After scouring the island to find another site, all the while trying to organise the festival this year, the founders returned to the original location.
“We actually realised that we could develop and make use of some of the unused ground. We’ve got two stages, the main stage and a power stage that’s hosted by a club in Glasgow called Sub Club. We were so happy about it going back up to the more rural part of Skye, and it was all on the off chance of: ‘let’s go for a walk back up to the original site’ and we actually realised we could make this work.”
With the main aim of the festival to make the original site a success with two stages, Munro had to consider two musical offerings for each. “The last thing we want would be to have the two stages last year but then to go back to the original site and only be able to have one.
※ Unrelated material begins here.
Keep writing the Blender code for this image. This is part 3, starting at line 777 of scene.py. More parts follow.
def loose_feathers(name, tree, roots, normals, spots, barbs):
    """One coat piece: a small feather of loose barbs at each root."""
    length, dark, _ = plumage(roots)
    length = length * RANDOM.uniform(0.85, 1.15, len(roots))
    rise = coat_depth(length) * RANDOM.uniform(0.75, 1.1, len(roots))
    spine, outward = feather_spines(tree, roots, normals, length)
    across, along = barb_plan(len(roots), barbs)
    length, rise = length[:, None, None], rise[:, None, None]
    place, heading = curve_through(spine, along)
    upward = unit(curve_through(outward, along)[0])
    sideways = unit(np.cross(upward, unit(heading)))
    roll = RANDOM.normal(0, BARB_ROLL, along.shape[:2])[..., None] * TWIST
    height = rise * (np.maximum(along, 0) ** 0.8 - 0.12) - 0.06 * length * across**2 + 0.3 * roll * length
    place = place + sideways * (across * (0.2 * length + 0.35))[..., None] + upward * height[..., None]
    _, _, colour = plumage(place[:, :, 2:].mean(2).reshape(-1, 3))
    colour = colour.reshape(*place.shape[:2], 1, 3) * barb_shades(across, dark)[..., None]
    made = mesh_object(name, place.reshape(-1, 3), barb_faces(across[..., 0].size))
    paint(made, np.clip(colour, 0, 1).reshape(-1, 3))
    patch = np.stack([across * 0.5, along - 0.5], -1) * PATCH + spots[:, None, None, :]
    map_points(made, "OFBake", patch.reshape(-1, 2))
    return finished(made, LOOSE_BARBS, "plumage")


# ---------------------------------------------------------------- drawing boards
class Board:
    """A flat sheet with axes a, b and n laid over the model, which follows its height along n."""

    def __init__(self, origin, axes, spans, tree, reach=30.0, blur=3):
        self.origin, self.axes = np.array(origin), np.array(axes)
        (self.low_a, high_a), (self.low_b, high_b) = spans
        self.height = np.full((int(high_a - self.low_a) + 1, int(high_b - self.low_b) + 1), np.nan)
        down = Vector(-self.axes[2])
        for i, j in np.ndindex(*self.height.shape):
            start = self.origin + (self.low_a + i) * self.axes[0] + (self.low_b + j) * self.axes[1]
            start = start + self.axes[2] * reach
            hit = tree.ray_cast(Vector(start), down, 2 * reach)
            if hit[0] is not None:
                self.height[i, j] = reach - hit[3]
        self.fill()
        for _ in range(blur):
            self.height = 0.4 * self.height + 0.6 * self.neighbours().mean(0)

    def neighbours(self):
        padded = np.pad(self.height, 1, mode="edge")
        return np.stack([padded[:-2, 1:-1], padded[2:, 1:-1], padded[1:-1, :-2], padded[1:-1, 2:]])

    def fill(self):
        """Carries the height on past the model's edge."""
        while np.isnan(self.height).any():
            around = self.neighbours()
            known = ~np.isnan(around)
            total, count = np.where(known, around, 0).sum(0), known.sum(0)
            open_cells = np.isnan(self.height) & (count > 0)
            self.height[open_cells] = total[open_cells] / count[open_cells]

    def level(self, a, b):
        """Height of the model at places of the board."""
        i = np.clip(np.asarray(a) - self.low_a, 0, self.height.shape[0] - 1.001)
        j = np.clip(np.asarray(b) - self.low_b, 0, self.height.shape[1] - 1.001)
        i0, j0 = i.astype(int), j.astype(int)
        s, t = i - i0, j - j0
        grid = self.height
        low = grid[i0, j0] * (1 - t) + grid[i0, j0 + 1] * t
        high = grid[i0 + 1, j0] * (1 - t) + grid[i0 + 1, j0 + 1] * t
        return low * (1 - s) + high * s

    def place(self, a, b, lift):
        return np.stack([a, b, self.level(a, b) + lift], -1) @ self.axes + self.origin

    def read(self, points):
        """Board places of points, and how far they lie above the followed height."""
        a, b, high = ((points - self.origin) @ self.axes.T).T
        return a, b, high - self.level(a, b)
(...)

Luckily we have managed to achieve what wanted and we are now into our third year. It’s all coming together and we’re really happy with the lineup.”
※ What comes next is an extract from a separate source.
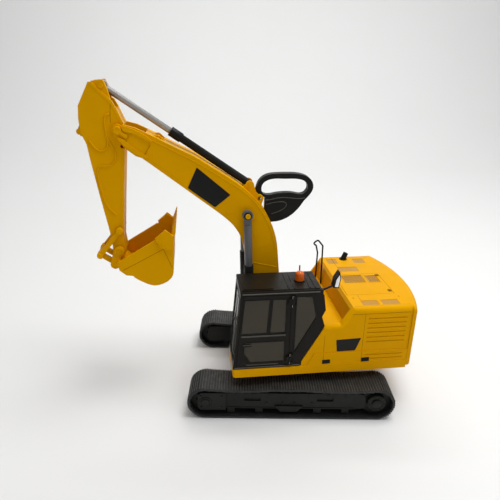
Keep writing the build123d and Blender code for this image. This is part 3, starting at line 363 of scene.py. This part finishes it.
def from_bmesh(name, bm, material, body, slewed=True, edge=0.0, smooth=True):
    """Turns a finished bmesh into a piece, with edges rounded by this many mm."""
    bmesh.ops.recalc_face_normals(bm, faces=bm.faces)
    mesh = bpy.data.meshes.new(name)
    bm.to_mesh(mesh)
    bm.free()
    if smooth:
        mesh.shade_smooth()
    piece = make_piece(name, mesh, material, body, slewed)
    if edge > 0:
        round_edges(piece, edge)
    return piece


def add_slab(bm, profile, near, far):
    """A flat plate of this profile between two distances to the left."""
    first = [bm.verts.new(place(x, near, z)) for x, z in profile]
    second = [bm.verts.new(place(x, far, z)) for x, z in profile]
    bm.faces.new(first)
    bm.faces.new(list(reversed(second)))
    for i in range(len(profile)):
        j = (i + 1) % len(profile)
        bm.faces.new((first[i], first[j], second[j], second[i]))


def add_box(bm, x, y, z):
    """A box between two values on each axis."""
    add_slab(bm, ((x[0], z[0]), (x[1], z[0]), (x[1], z[1]), (x[0], z[1])), y[0], y[1])


def add_turned(bm, centre, section, sign=1, steps=48):
    """A body turned about a cross-machine axis; section is (radius, left) pairs."""
    rings = []
    for radius, left in section:
        ring = []
        for i in range(steps):
            angle = 2 * pi * i / steps
            ring.append(bm.verts.new(place(
                centre[0] + radius * cos(angle), sign * left, centre[1] + radius * sin(angle)
            )))
        rings.append(ring)
    for inner, outer in zip(rings, rings[1:]):
        for i in range(steps):
            j = (i + 1) % steps
            bm.faces.new((inner[i], inner[j], outer[j], outer[i]))
    bm.faces.new(rings[0])
    bm.faces.new(list(reversed(rings[-1])))


def add_turned_up(bm, where, base, radius, height, steps=12):
    """A low upright button, such as a screw head."""
    rings = []
    for r, z in ((radius, base - 0.3), (radius, base + height * 0.6), (radius * 0.7, base + height)):
        rings.append([
            bm.verts.new(place(where[0] + r * cos(2 * pi * i / steps),
                               where[1] + r * sin(2 * pi * i / steps), z))
            for i in range(steps)
        ])
    for lower, upper in zip(rings, rings[1:]):
        for i in range(steps):
            j = (i + 1) % steps
            bm.faces.new((lower[i], lower[j], upper[j], upper[i]))
    bm.faces.new(list(reversed(rings[0])))
    bm.faces.new(rings[-1])


def both_sides(build, name, material, body, edge=0.0):
    """One piece that holds the same feature on the left and on the right."""
    bm = bmesh.new()
    for sign in (1, -1):
        build(bm, sign)
    return from_bmesh(name, bm, material, body, edge=edge)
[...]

As to the acts that the Skye Live team book, says Munro, “Part of the reason we were able to secure them and afford them is because they want to visit Skye and make a weekend of the isle.”
“Django Django are a band that I’ve been trying to nail down for the last two years… this is actually their only gig this year. One of the band members has a strong, personal connection to Skye, so I think that was part of the reason.”
The festival is music and food focused, specifically showcasing the produce that the island has to offer. “Skye is quickly becoming a real ‘foodie’ destination,” confirms Munro.
“We are noticing visitors who are beginning to come back year after year, we are recognising more people now. Even now, there are a lot coming from further afield, from countries like Germany, France and the US, which is nice because it shows that our marketing guys are doing pretty well,” Munro adds.
“But it is amazing to see such a mix of people, especially visitors from overseas mixing with the locals, it’s a good mix of folk. With people coming from that far away, it makes it really special for us that our festival is worth it and it’s great to be able to introduce people to the island.”